Democratic operatives were horrified, too. “Poor guy needs a tea,” said one anonymous strategist in a text to Politico. “Maybe a whiskey.”
In polls before debate night, voters had expressed serious concerns about the President’s age. A Wall Street Journal report previously suggested that, behind closed doors, he seems to be slipping. Until this point, the White House has pushed back aggressively on that narrative and few prominent Democrats have gone on record with their concerns.
Thursday night may have changed that.
Even Vice President Kamala Harris acknowledged that Biden’s performance could have been better. “There was a slow start,” she said, before spinning the night in his favor: “But it was a strong finish.”
The mood among Democrats online wasn’t any rosier.
Former Secretary of Housing and Urban Development Julián Castro, who invoked concerns about Biden’s age when the two faced off during the 2020 primary debates, didn’t hold back on Thursday night, either.

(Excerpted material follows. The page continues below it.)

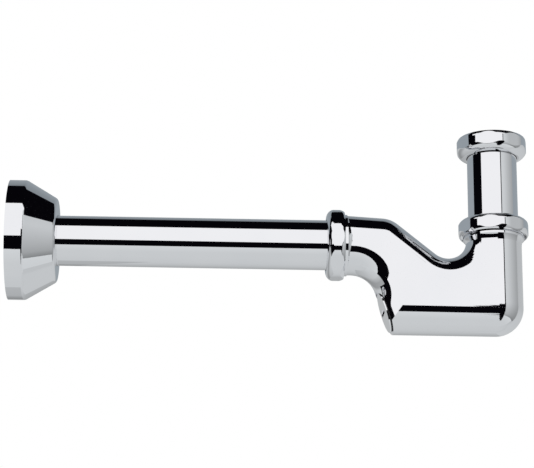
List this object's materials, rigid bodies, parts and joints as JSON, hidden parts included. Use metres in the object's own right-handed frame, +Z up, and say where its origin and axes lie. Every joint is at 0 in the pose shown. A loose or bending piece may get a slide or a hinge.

“Biden had a very low bar going into the debate and failed to clear even that bar,” Castro posted on X, the site formerly known as Twitter. “He seemed unprepared, lost, and not strong enough to parry effectively with Trump, who lies constantly.”
Former Obama adviser Ben Rhodes lamented the debate on X as well, posting, “Just think about what that debate looked like to people and leaders around the world.”
“Telling people they didn’t see what they saw is not the way to respond to this,” he added.
Republican flacks slammed other down-ballot Democrats, like the Democratic Congressional Campaign Committee and Pennsylvania Senator Bob Casey, for their silence on the platform during the debate.
For many, the president’s shaky appearance overshadowed a torrent of lies from former President Donald Trump, the main point of attack for Democrats who tried to maintain a sunny disposition Thursday night. Others, like California Governor Gavin Newsom, who was swarmed by reporters after the debate, reframed Biden’s stumbles as less important than his record.
“We got to have the back of this president,” Newsom said on MSNBC. “You don’t turn your back ’cause of one performance. What kind of party does that? It’s been a masterclass—15.6 million jobs? … This president has delivered. We need to deliver for him at this moment.”
Biden and Trump are scheduled to meet for a second debate on Sept. 10.